EXERCISE OBJECTIVE: The required output is a word-for-word copy of the lines from the line bearing "shift = standing_point(list(group.objects))" through the line bearing "record = json.load(file)", inclusive, and no other lines.

MATERIAL PROVIDED:
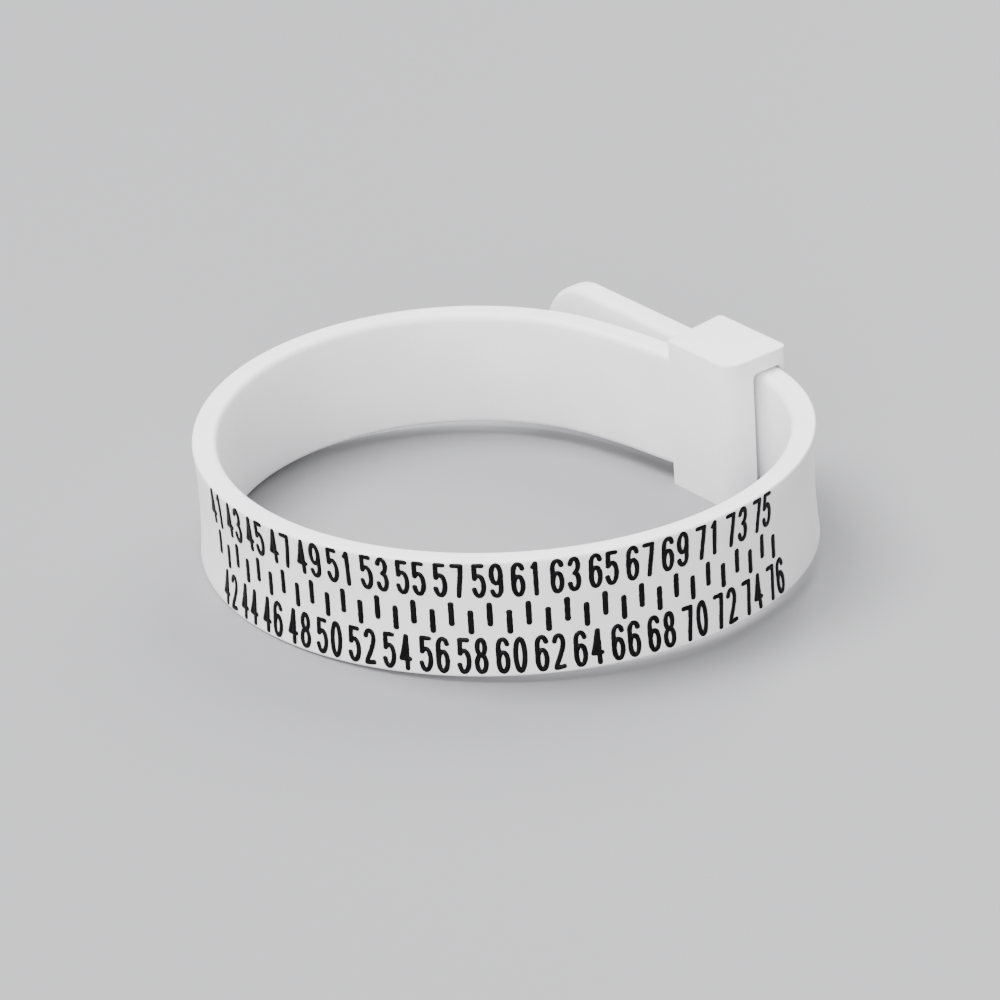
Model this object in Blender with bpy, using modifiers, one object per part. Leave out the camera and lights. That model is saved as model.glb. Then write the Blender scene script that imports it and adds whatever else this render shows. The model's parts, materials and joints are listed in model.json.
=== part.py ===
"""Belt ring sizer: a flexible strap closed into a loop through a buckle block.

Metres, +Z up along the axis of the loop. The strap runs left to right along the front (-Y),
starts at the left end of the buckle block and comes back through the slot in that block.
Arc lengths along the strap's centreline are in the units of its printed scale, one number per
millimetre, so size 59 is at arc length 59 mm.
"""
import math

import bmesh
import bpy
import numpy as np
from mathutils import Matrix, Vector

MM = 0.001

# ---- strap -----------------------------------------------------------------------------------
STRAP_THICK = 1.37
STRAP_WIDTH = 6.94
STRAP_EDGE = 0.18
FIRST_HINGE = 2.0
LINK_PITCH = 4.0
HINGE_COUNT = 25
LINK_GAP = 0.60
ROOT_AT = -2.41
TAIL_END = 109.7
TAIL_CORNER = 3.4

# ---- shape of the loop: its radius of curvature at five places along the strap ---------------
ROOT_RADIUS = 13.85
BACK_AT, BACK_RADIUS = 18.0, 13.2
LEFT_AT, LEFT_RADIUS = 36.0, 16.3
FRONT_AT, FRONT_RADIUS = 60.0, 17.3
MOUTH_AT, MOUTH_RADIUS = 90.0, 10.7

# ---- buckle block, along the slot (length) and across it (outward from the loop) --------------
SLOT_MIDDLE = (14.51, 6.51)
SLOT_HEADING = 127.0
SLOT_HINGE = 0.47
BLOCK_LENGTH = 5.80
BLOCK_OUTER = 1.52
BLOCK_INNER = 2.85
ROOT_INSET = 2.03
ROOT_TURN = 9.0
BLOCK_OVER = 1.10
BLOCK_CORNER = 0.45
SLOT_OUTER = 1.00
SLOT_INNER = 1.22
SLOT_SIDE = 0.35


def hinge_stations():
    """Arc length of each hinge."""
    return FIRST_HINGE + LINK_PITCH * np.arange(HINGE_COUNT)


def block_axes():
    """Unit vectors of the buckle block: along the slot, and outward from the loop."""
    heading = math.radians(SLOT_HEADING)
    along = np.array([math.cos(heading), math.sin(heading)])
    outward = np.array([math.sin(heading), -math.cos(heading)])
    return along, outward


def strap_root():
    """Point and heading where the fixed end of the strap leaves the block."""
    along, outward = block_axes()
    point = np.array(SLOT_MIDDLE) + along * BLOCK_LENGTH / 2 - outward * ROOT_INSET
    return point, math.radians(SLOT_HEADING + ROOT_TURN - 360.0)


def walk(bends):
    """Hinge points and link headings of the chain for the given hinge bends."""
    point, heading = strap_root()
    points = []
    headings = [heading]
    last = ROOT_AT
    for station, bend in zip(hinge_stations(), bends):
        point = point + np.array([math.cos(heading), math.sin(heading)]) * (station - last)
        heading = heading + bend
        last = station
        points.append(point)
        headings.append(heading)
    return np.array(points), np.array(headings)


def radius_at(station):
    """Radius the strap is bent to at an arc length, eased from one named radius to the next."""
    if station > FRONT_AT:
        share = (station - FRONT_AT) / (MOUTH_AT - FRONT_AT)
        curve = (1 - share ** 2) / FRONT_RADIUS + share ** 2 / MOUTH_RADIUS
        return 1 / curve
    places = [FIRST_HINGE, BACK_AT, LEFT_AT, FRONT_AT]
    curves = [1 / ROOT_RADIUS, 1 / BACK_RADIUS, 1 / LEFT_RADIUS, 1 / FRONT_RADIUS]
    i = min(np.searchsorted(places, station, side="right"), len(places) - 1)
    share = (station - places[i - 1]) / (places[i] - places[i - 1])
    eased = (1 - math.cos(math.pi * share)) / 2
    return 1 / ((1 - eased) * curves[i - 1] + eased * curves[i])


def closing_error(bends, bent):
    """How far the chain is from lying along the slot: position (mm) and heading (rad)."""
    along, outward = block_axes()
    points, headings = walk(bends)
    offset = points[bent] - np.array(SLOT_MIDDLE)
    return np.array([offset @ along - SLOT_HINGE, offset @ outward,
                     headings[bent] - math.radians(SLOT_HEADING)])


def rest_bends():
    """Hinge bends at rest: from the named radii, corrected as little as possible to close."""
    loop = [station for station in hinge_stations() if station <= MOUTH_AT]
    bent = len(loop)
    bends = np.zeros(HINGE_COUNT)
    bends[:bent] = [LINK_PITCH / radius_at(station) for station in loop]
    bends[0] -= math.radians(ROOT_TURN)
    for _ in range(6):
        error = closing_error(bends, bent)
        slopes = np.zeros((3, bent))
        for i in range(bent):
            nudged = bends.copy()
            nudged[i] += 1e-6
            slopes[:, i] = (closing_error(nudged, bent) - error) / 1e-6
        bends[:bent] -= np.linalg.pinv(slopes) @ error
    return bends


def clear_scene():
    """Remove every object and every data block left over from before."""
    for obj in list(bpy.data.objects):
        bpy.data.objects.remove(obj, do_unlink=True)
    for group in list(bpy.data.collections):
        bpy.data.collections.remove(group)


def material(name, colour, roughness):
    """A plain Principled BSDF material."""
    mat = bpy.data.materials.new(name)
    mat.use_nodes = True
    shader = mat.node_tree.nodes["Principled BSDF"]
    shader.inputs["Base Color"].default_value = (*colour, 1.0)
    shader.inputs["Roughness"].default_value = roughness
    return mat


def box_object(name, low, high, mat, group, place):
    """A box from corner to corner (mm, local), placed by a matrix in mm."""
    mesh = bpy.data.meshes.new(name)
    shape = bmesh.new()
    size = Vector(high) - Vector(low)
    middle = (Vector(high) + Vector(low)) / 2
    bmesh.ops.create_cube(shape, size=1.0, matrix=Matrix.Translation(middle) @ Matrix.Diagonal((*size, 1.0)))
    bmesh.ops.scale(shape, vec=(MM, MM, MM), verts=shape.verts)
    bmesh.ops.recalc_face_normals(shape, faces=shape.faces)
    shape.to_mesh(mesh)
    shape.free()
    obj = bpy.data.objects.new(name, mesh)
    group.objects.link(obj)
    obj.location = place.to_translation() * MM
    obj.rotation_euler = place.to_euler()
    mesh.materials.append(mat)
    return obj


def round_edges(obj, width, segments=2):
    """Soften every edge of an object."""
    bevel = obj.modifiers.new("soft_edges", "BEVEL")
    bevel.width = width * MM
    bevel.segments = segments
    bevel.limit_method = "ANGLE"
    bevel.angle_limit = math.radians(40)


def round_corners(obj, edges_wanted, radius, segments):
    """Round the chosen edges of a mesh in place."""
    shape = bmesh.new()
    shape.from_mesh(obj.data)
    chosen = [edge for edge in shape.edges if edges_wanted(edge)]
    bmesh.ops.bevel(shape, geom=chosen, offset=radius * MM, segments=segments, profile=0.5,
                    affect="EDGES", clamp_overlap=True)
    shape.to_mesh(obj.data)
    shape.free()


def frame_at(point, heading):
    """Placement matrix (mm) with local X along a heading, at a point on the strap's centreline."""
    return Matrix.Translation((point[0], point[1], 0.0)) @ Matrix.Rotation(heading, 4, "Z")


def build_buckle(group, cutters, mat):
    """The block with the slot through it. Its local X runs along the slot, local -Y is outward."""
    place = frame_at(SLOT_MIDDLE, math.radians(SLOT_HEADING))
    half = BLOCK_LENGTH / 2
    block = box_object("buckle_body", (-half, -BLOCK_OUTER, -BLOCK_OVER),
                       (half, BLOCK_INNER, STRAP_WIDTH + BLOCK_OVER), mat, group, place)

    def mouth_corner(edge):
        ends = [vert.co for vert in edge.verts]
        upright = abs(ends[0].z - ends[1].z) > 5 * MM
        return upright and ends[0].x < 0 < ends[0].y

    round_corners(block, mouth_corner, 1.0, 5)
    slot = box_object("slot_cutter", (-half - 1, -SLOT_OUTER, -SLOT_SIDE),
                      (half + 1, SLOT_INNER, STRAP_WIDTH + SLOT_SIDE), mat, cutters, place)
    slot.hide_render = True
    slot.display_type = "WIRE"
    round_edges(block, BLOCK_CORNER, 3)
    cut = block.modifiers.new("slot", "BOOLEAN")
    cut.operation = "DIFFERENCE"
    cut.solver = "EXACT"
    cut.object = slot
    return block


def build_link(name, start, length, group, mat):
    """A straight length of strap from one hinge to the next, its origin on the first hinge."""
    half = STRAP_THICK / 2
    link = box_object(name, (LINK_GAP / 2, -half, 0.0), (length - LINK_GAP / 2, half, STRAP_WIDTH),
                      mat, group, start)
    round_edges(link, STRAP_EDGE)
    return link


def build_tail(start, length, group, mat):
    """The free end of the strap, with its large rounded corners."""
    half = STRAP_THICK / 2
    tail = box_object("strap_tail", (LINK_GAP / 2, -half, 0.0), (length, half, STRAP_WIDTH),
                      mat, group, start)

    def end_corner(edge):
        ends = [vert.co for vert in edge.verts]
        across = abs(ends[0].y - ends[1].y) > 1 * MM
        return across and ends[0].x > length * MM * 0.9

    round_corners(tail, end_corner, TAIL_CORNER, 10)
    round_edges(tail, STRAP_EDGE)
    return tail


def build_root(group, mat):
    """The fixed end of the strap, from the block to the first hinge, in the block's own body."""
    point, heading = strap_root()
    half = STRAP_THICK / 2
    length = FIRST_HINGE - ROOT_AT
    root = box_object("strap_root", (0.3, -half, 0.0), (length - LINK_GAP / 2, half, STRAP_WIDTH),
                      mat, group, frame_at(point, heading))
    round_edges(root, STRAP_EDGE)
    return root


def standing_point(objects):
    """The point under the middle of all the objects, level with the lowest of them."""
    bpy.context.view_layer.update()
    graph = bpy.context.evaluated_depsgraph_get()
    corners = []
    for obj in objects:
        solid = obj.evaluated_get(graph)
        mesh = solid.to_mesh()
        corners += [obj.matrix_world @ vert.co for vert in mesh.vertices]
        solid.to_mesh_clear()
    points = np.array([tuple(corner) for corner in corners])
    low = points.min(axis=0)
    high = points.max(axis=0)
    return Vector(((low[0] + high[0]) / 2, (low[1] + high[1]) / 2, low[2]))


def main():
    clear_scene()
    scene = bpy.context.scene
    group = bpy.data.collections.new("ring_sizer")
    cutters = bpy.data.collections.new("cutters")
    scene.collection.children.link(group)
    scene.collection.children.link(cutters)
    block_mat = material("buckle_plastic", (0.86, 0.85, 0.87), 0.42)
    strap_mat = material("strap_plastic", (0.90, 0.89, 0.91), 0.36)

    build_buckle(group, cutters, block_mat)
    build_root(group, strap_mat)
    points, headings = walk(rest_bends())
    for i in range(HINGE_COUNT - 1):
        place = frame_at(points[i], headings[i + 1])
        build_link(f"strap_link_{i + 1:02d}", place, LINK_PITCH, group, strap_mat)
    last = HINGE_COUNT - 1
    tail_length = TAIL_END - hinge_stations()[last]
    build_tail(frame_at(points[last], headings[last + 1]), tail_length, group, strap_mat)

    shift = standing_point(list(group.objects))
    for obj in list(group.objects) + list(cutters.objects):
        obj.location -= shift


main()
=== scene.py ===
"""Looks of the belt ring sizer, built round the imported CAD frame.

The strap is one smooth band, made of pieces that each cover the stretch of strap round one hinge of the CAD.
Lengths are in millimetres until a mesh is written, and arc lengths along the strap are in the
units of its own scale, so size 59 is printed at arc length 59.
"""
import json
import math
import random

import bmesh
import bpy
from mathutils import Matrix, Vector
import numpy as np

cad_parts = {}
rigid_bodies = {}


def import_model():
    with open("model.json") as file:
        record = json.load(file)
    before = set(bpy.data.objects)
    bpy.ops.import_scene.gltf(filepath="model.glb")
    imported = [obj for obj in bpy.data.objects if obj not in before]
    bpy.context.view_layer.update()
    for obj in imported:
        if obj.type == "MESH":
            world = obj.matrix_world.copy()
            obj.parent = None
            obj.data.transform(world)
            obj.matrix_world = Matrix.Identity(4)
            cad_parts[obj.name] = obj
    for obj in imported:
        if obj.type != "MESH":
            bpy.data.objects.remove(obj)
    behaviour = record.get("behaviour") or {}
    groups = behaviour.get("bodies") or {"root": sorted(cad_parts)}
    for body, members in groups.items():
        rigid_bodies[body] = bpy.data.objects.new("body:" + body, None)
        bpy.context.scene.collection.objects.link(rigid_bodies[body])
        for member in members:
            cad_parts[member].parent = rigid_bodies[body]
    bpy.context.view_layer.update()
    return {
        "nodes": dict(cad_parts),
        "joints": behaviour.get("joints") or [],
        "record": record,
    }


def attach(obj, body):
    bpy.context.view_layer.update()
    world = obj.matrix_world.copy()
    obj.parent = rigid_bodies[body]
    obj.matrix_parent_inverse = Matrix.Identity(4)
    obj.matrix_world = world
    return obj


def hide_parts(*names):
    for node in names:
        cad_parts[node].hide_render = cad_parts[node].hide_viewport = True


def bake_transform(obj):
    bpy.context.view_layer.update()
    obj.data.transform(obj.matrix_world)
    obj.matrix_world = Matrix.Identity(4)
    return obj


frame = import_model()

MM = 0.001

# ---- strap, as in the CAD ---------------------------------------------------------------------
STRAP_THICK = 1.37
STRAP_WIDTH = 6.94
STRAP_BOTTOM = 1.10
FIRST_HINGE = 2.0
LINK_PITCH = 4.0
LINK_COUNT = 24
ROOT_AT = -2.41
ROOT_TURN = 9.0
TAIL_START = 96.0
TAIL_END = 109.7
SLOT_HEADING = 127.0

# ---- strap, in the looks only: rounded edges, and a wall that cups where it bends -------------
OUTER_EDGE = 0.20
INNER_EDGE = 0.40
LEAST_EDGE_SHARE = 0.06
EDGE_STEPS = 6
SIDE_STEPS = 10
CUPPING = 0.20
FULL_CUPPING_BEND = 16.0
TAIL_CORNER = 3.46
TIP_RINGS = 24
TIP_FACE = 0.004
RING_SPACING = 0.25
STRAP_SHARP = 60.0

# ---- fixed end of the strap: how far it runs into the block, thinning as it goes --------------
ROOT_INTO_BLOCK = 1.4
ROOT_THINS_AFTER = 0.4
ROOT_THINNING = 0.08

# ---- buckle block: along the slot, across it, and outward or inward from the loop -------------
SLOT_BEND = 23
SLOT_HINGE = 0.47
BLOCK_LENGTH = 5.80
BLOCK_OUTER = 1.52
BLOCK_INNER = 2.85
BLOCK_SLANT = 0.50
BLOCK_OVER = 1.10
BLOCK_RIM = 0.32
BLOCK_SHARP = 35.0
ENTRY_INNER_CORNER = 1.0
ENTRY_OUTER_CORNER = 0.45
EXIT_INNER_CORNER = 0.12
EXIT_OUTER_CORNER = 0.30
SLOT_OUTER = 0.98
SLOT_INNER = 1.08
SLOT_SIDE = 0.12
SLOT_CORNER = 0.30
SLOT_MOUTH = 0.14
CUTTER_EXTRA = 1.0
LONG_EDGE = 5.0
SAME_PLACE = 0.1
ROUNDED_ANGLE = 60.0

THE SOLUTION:
    shift = standing_point(list(group.objects))
    for obj in list(group.objects) + list(cutters.objects):
        obj.location -= shift


main()
=== scene.py ===
"""Looks of the belt ring sizer, built round the imported CAD frame.

The strap is one smooth band, made of pieces that each cover the stretch of strap round one hinge of the CAD.
Lengths are in millimetres until a mesh is written, and arc lengths along the strap are in the
units of its own scale, so size 59 is printed at arc length 59.
"""
import json
import math
import random

import bmesh
import bpy
from mathutils import Matrix, Vector
import numpy as np

cad_parts = {}
rigid_bodies = {}


def import_model():
    with open("model.json") as file:
        record = json.load(file)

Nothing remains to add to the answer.